▶ **WHAT YOU SHOULD DO**:
Within the material below, find each line bearing the word "Blender" and present it.

[Stored items from a collection]
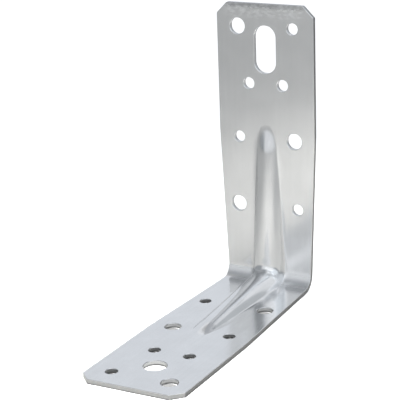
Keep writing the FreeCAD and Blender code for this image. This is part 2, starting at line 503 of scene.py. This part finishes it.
ROLL_TURNS = (10, 28, 46, 64, 90)  # degrees round a hole's rolled rim, from face to wall
CLEAN_SHARE = 0.45  # share of the thickness that the punch cuts cleanly before it tears
CLEAR = 0.5 * MM  # how far a punch stands clear of the sheet

# The sheet's materials, by their place in its list: the cut sides and the cut ends are copies of
# one steel, painted as shade and as light
ZINC, SHADED_SIDE_WALL, LIT_END_WALL, HOLE_WALL = range(4)

# A hole in the sheet: place is in the middle of the thickness, and axis points out of the
# inner face. A round hole has slot_length 0.
Hole = namedtuple("Hole", "place axis radius slot_length")


def holes():
    """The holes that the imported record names."""
    found = []
    for mount in frame["record"]["mounts"]:
        dims = mount["dims"]
        if "hole_r_mm" not in dims:
            continue
        radius = dims["hole_r_mm"] * MM
        slot_length = dims.get("slot_length_mm", 0) * MM
        for number in range(dims["count"]):
            aside = (number - (dims["count"] - 1) / 2) * dims["spacing_x_mm"] * MM
            place = Vector(mount["pos_m"]) + Vector((aside, 0, 0))
            found.append(Hole(place, Vector(mount["axis"]), radius, slot_length))
    return found


def punch_side(sizes, edges, radius):
    """Side of a punch as (radius, depth below the inner face): rolled rim, clean cut, torn cut."""
    roll = edges.hole_rounding
    side = [(0, -CLEAR), (radius + roll + 2 * CLEAR, -CLEAR)]
    for turn in ROLL_TURNS:
        across = roll * (1 - math.sin(math.radians(turn)))
        down = roll * (1 - math.cos(math.radians(turn)))
        side.append((radius + across, down))
    clean = CLEAN_SHARE * sizes.thickness
    slope = edges.fracture_widening / (sizes.thickness - clean)
    end = sizes.thickness + CLEAR
    side += [(radius, clean), (radius + slope * (end - clean), end), (0, end)]
    return side


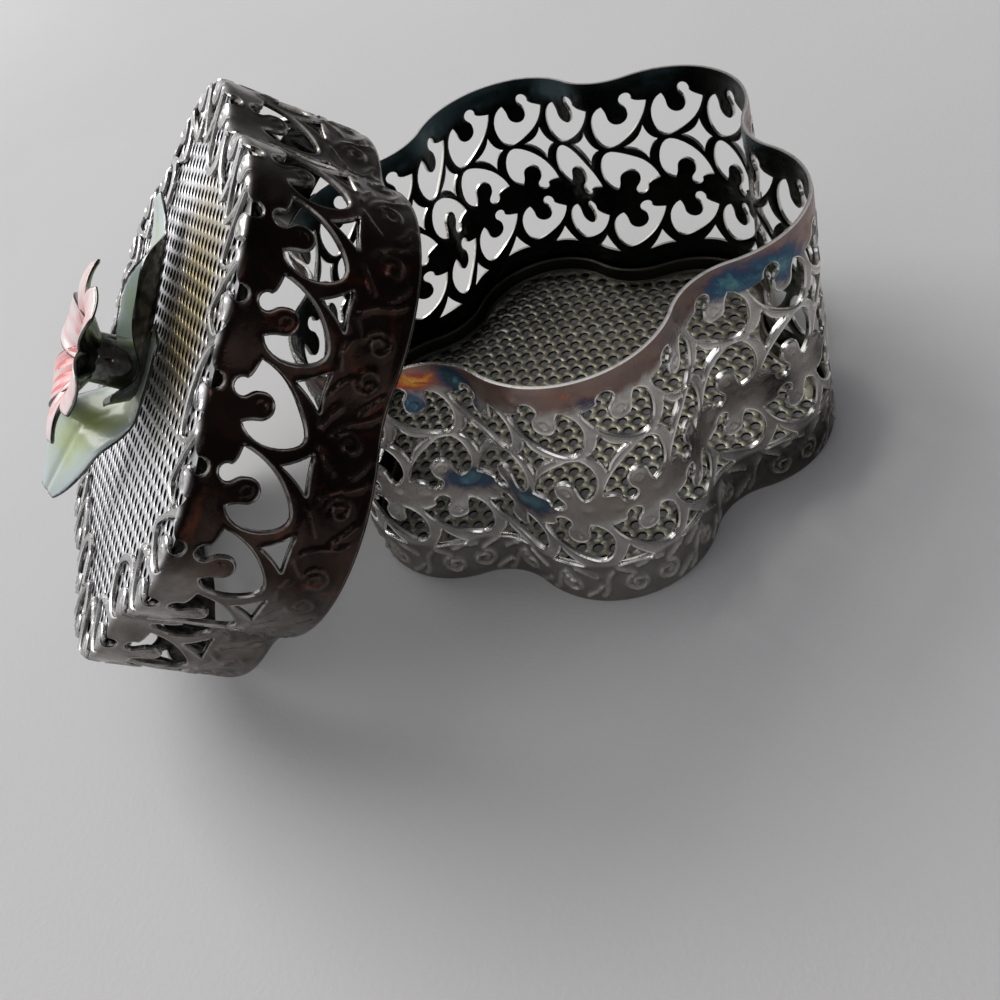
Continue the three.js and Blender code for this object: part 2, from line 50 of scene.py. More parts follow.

▶ **EXERCISE OUTPUT**:
Keep writing the FreeCAD and Blender code for this image. This is part 2, starting at line 503 of scene.py. This part finishes it.
Continue the three.js and Blender code for this object: part 2, from line 50 of scene.py. More parts follow.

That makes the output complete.